Caine plays Bruce Wayne’s (Bale) dedicated butler Pennyworth while Gary Oldman reprises his role as Commissioner Gordon and Morgan Freeman returns as Wayne’s personal gadgeteer Lucius Fox. Maggie Gyllenhaal steps in as the film’s romantic lead replacing Katie Holmes who appeared in the prior film as the same character, Rachel Dawes.

Outside of Superman and 1989’s Batman, there seems to be a trend where the second film in a superhero saga ends up being better than its predecessor, and the best of the entire trilogy or series. Think X2: X-Men United, Spider-Man 2, and Captain America: The Winter Soldier. The same is true here with Ledger’s iconic work as the Joker netting him a richly deserved Oscar after his untimely death in January of 2008.

Inception (2010)

Delivering on the promise of his breakthrough film Memento, Nolan has proven himself a director gifted not just with being able to sell intimate and complex character portraits, but also capable with large budget special effects extravaganzas. If it wasn’t already clear with Batman Begins, Inception more than made the case for his stature as one of cinema’s great film directors.
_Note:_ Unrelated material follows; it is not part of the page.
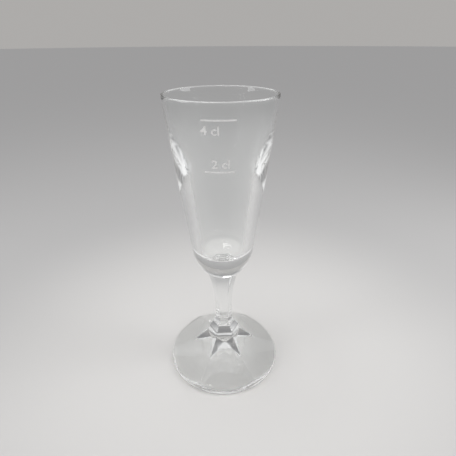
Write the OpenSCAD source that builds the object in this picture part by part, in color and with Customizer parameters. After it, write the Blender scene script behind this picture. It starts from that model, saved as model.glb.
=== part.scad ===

That his subsequent work, with the exception of Dunkirk, has been lackluster speaks to our ever heightening expectations for the director’s work. He’s traveling down a road that Francis Ford Coppola and Ridley Scott also traveled, turning out less than stellar work after their peaks with a gem or two in between? Will he follow the same path or can he overcome that downward trajectory in the same way that Steven Spielberg has managed? Time will tell, but this film remains a mind-bending, glorious adventure with everyone involved doing terrific work (Caine has a relatively small part in the picture), especially on the creative and technical elements of the film.